I can understand that.

It's a little extra attention before the show, but such a huge confidence factor once you're on stage, knowing you can play as agressively as you like and still be happy playing clean open position chords a few measures later.

Although I don't use Floyds much lately, I can sure say it's worth the trouble.


----------



## JBFairthorne (Oct 11, 2014)

I'm not really a trem guy. All my strats are set up with the trem block flush mounted and tightened down. Locking tuners? Never had 'em, never felt like I was missing anything. Never had trouble stringing on standard tuners. Never had trouble with slippage. When I restring I put tension on the string manually while winding on the post. I think it helps create a more stable string/post connection and prevents slippage.


----------



## Tone Chaser (Mar 2, 2014)

I have locking tuners on 3 guitars.

The G&L S-500 came with them and the guitar stays in tune, even while using them trem. Abuse it, and it just plain stays in tune. This is a very good guitar.

I added a set to my daily use Strat, and now the guitar stays in relative good tune, even when the trem is used. I may need a little nut sauce on the b or g string.

The Fender American Deluxe came with locking tuners from the factory. I appreciate having them on the guitar.

I would like to have them on every guitar that I own; but that would be silly and cost prohibitive. I think that they help on a guitar that you play aggressively, often, and expect consistent performance out of.


----------



## Ti-Ron (Mar 21, 2007)

I was curious, since I don't have a guitar with trem.

Basicly locking tuner help when trem is abused, but probably useless on a fixed bridge guitar?


----------



## Budda (May 29, 2007)

Not at all. Like I said, my string changes are *much* faster. 20 minutes times 3 is an hour. If you make $15 an hour, my tuners have paid for themselves in 12 changes. On tour, thats 22-24 shows. Voila, they have paid for themselves in time spent on string changes.

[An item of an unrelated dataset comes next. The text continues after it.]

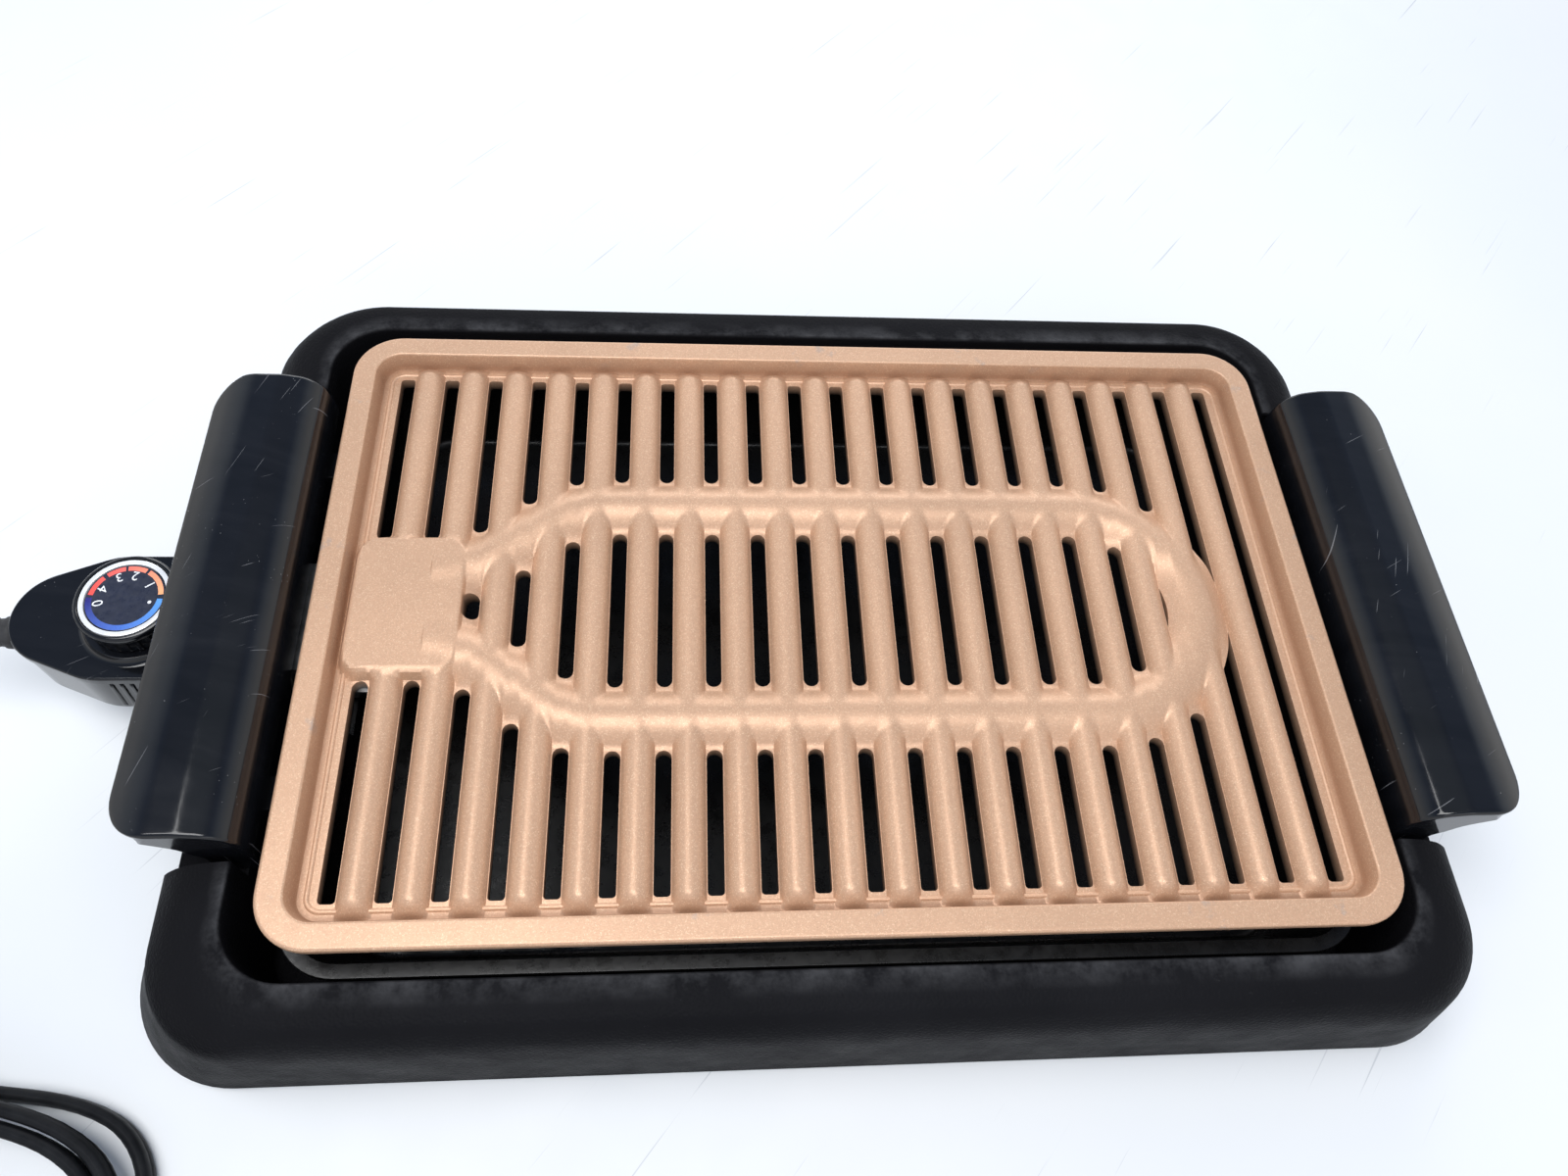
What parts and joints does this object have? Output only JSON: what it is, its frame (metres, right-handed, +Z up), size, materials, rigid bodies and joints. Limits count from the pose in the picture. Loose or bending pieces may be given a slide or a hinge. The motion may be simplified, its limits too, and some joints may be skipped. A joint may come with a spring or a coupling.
{
  "type": "electric indoor grill",
  "caption": "Table-top electric grill: slotted cast plate with a built-in element and side handles in a moulded base with a drip tray, with a plug-in temperature control on a flat mains lead.",
  "frame": {"origin": "on the table, in the middle of the grill's own box from the tip of the temperature control to the far end of the base", "axes": "+X along the grill, away from the temperature control; +Y away from the user; +Z up"},
  "size_m": [0.7421, 0.3931, 0.085],
  "materials": {
    "copper_coating": "satin copper-coloured non-stick ceramic coating with fine sparkle on cast aluminium",
    "grained_black": "moulded with a fine leather-like grain",
    "gloss_black": "high gloss",
    "enamel_black": "black enamel on pressed steel",
    "rubber_black": "matt",
    "lead_grey": "flat flexible mains lead, dark grey, matt",
    "steel": "plain zinc-plated steel",
    "sheath_steel": "darkened by heat",
    "ceramic": "unglazed",
    "brass": "plain",
    "bright_ring": "silver-white ring",
    "navy_face": "dark blue printed face"
  },
  "bodies": {
    "base": {"base_shell": "grained_black", "foot_left_front": "rubber_black", "foot_left_rear": "rubber_black", "foot_right_front": "rubber_black", "foot_right_rear": "rubber_black"},
    "tray": {"drip_tray": "enamel_black"},
    "head": {"grill_plate": "copper_coating", "heating_element": "sheath_steel", "terminal_pin_front": "steel", "terminal_pin_rear": "steel", "pin_bush_front": "ceramic", "pin_bush_rear": "ceramic", "guard_screw_front": "steel", "guard_screw_rear": "steel", "terminal_guard": "steel", "handle_left": "gloss_black", "handle_right": "gloss_black", "handle_screw_left_front": "steel", "handle_screw_left_rear": "steel", "handle_screw_right_front": "steel", "handle_screw_right_rear": "steel"},
    "control": {"control_upper_housing": "gloss_black", "control_lower_housing": "gloss_black", "control_screw_1": "steel", "control_screw_2": "steel", "control_screw_3": "steel", "contact_block": "ceramic", "contact_sleeve_front": "brass", "contact_sleeve_rear": "brass", "probe_tube": "steel", "thermostat_frame": "steel", "stack_insulator": "ceramic", "fixed_blade": "brass", "stack_washer": "ceramic", "moving_blade": "brass", "stack_rivet": "steel", "strain_relief": "rubber_black", "lead_free": "lead_grey", "lead_hank": "lead_grey", "lead_tie": "rubber_black", "plug_body": "lead_grey", "plug_blade_front": "brass", "plug_blade_rear": "brass"},
    "dial": {"dial_knob": "gloss_black", "dial_ring": "bright_ring", "dial_face": "navy_face", "dial_spindle": "steel"}
  },
  "joints": [
    {"name": "plate_lift", "type": "slide", "parent": "base", "child": "head", "axis": [0, 0, 1], "range_m": [0, 0.1]},
    {"name": "tray_lift", "type": "slide", "parent": "base", "child": "tray", "axis": [0, 0, 1], "range_m": [0, 0.045]},
    {"name": "control_pull", "type": "slide", "parent": "head", "child": "control", "axis": [-1, 0, 0], "range_m": [0, 0.065]},
    {"name": "dial_turn", "type": "hinge", "parent": "control", "child": "dial", "pos_m": [-0.22645, 0, 0.065], "axis": [0, 0, -1], "range_deg": [0, 270]}
  ],
  "couplings": [
    {"joint": "tray_lift", "follows": "plate_lift", "ratio": 0.45}
  ]
}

Ps: im damn slow at string changes :lol:


----------



## Ti-Ron (Mar 21, 2007)

lol, interessing way to see it!


----------



## BMW-KTM (Apr 7, 2015)

I seriously doubt it takes me 20 minutes to change strings with locking tuners. Unless you're including a wipe down of the guitar while the strings are off.


----------



## Gizmo (Aug 7, 2008)

My 3 Bigsby equipped guitars all have locking tuners….string changes with Bigsbys are a pain without them.

So does my main gigging guitar and string changes are fast, reliable and consistent.


----------



## Budda (May 29, 2007)

Im saying its 20m with traditional tuners, for me.


----------



## Milkman (Feb 2, 2006)

BMW-KTM said:


> I seriously doubt it takes me 20 minutes to change strings with locking tuners. Unless you're including a wipe down of the guitar while the strings are off.


I suppose it's not a race, but I can restring a Floyd in 15 minutes.

If I take time to polish and generally clean up the guitar it would take a little longer of course.

Then again, I rather enjoy restringing and do it a lot.


----------